I called Xbox Live support to find out what to do. After spending literally an hour on the phone (about 45 minutes of that on hold while they were sorting things out trying to figure out how to address the situation), it turns out that the DRM they use on Xbox Live Arcade is all sorts of messed up.

When you buy a game, it’s associated with your user profile. It also automatically authorizes the console you purchased the game from such that anyone who plays that game on that console is unrestricted. (Don’t buy games at your friend’s house and stick them on a memory card to bring home, you’ll get nailed by this.) If you transfer the game from one storage unit (the hard drive) to another (a memory card), the DRM is changed so only the person whose profile purchased the game is authorized to play - they need to be signed in to Xbox Live for the game to be unlocked.

I’m not sure if this happens if you do something like originally download the game to your Xbox hard drive, take the hard drive to your friend’s house, then bring it back home. Does it recognize that you removed the media? Do you lose the machine-wide authorization? I don’t know, but I’d be interested in finding out.

Anyway, what the Xbox repair people did is send me a new console, not just replace the broken DVD drive. So the console itself was “new” according to the DRM, so it was like I bought a game somewhere else and brought it home.

How is this getting resolved? You’re going to love this.

First, you have to create a new gamer profile and make it an Xbox Live “Silver” membership. It’s free to create that new profile since the “Silver” membership is free, but there is a heck of a lot of data entry for contact information, not to mention the fact you need to give it an email address and password so it can sign on - just like a real profile. The representatives on the phone will tell you it doesn’t matter what email address you give it, but from experience I know they send account notices and such to that email address, so it should probably be legitimate. Of course, that means if you don’t have your own domain and/or can’t figure out how to set up email address forwarding then you’ll need to create a new, dummy Hotmail account or something. Super convenient.

Once you have the dummy gamer profile set up, Microsoft will credit that account with enough credits to go in and re-purchase all of the games you previously had unlocked. Getting that credit to come through takes eight-to-ten business days.

I asked why you can’t just credit one of the existing gamer profiles so you can re-purchase without going through that hassle. Apparently there’s something in the system that knows if you’ve played the game or not before and the account you re-purchase the games through can’t have played the games you’re re-purchasing. I’m not sure if that’s a technical misunderstanding on the part of the technicians or if that’s actually a legitimate issue.

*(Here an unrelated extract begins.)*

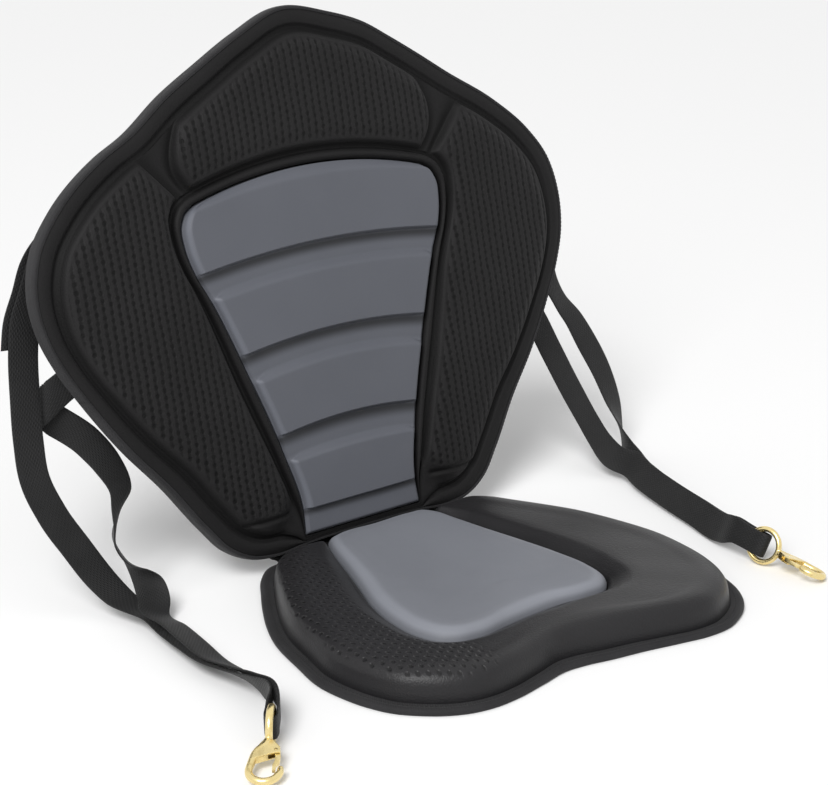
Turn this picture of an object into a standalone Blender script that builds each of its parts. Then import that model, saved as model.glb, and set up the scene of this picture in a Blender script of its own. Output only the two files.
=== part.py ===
# Kayak seat: moulded foam back and base, webbing side straps and two brass snap hooks.
# Frame: +X to the right seen from the front, the front at -Y, +Z up, base on z = 0.
import math

import bmesh
import bpy
import numpy as np
from mathutils import Matrix, Vector

for old in list(bpy.data.objects):
    bpy.data.objects.remove(old, do_unlink=True)

# Driving dimensions, in metres.
GAP = 0.0003
BACK_WIDTH = 0.520
BACK_HEIGHT = 0.423
BACK_TILT = math.radians(14.3)
BACK_LIFT = 0.021
BACK_CORE = 0.012
BACK_COVER = 0.0022
BINDING_WIDTH = 0.0035
BORDER_WIDTH = 0.014
PANEL_RISE = 0.009
RIM_WIDTH = 0.008
LUMBAR_WIDTH = 0.254
LUMBAR_HEIGHT = 0.299
LUMBAR_RISE = 0.0085
CHANNEL_RISE = 0.0035
POCKET_DEPTH = 0.006
POCKET_GAP = 0.0014
BASE_WIDTH = 0.364
BASE_DEPTH = 0.299
BASE_RISE = 0.0275
BASE_REAR_RISE = 0.0085
SHEET = 0.002
FLANGE = 0.011
FLANGE_HEIGHT = 0.006
INSERT_RISE = 0.0275
WEB_WIDTH = 0.025
WEB_THICK = 0.0018
HINGE_WIDTH = 0.174
HINGE_THICK = 0.0014
HOOK_LENGTH = 0.075
EYE_RADIUS = 0.0135
EYE_WIRE = 0.0023
LOOP_WIDTH = 0.026
LOOP_WIRE = 0.0027
HOOK_PITCH = math.radians(10.8)
GATE_LENGTH = 0.0193
GATE_WIDTH = 0.0042
PIN_RADIUS = 0.0009

BACK_STEPS = 92
BASE_STEPS = 78
HUB_BACK = np.array((0.0, 0.355 * BACK_HEIGHT))
HUB_BASE = np.array((0.0, -0.50 * BASE_DEPTH))

# Outlines as shares of the half width and of the height or depth, from the top down or the front back.
BACK_SIDE = (
    (1.0, 0.562), (0.99, 0.487), (0.95, 0.42), (0.888, 0.35), (0.785, 0.251), (0.677, 0.166),
    (0.573, 0.072), (0.504, 0.020), (0.43, -0.007), (0.354, -0.0155), (0.2, -0.010), (0.0, -0.009),
)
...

Regardless, the dummy profile thing was the set of instructions given to me by more than one technician during the call, so that’s how it’s going.

I’m not a big fan of Apple’s iTunes DRM, but the notion of authorizing/de-authorizing a machine might have come in handy here. Like I said, I dig the Arcade, but now I’m reluctant to buy anything. What happens if I want to get a second Xbox 360 for a different room? I can’t take the game up there because it won’t be authorized. Even if I wanted to accept that as a limitation, Jenn couldn’t take the game to the other room because I’d need my profile signed in so she could play.

Argh! You’d think that not having to fuss with a game disc would be easier, not harder, but it’s exactly the opposite. I can take the game disc to my friend’s house without having to fight DRM. I can get a second console and play the game disc on either one without having to screw around signing in profiles or setting up dummy accounts.

The only exception I’ve found to this odd DRM rule is the Hexic HD game that comes standard on Xbox 360 hard drives. It was unlocked for both of us from the get-go, even after we hooked up the new console, so I’m guessing there’s just no DRM attached to it.

Come on, Microsoft, I thought you were smarter than this. We just want to play the games we bought. Let us play.

*UPDATE * (Minor clarification) - The Xbox that the repair facility sent me back was a different one than I sent in; they didn’t actually replace the drive in my broken Xbox, they just sent me a new/refurbished one. Had they sent me my original Xbox, I may not have run into these issues.